Microsoft used to have a service where you could see side by side the original page and the translated page, and it seems like this has gone away. But that was a very cool capability.
So again, part of what my connector folks do, and we've developed tools to do this, is that we're actively monitoring each of the sources that we are federating to make sure that they're all still working properly. Sometimes a content owner will change
what their result list looks like. We are not necessarily notified in advance, but our tools will catch that, and very quickly, somebody in the connector group will fix that connector. So the final thing I want to talk just very briefly about is our concept of
hierarchical federated search or federation. A federation is that we can federate from
explore it. We can federate other applications that are federating sources. Obviously, we like federating some of our own stuff best, but we could federate other things.
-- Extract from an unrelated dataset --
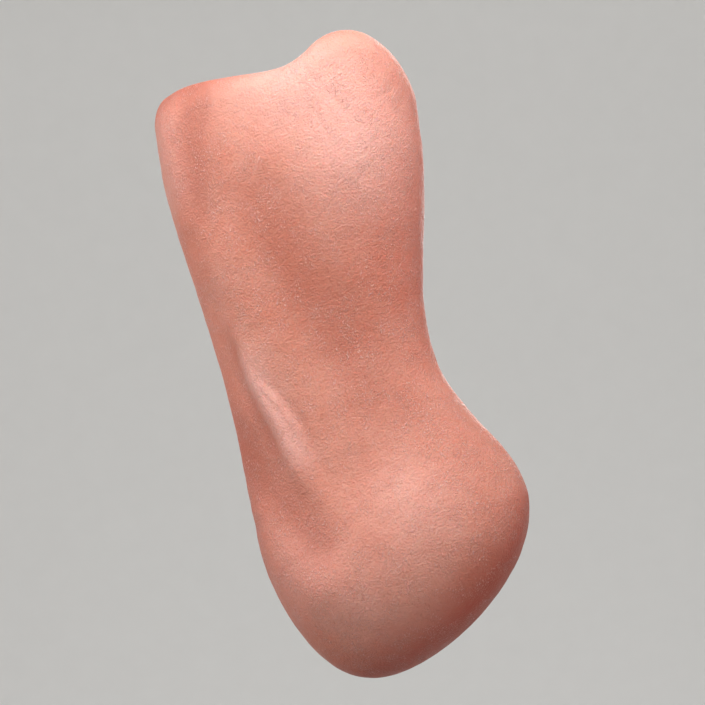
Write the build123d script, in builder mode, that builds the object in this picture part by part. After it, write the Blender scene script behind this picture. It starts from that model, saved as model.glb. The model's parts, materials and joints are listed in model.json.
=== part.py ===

So, Laurie, so when you guys talk about how worldwide science searches, you know, whatever, 107 sources
now, but one of those sources is science.gov, which itself is, I think, 60, 70 sources now. So you could start saying that worldwide science actually searches about 170 sources.
And so back about 10 years ago, I did a presentation at an SLA 100th anniversary conference titled Journey to 10,000 Sources. And this is how, if we were interested
in searching, you know, thousands of sources at the same time, this is what I was talking to some of you in my poster on greyhub. This is, you know, how we've been doing. We would put together multiple federated search applications, each that searched, perhaps,
you know, a few hundred to 500 sources, and we combine 10, 20 or more of these into one massive search of 10,000 sources. And that is it. Thank you.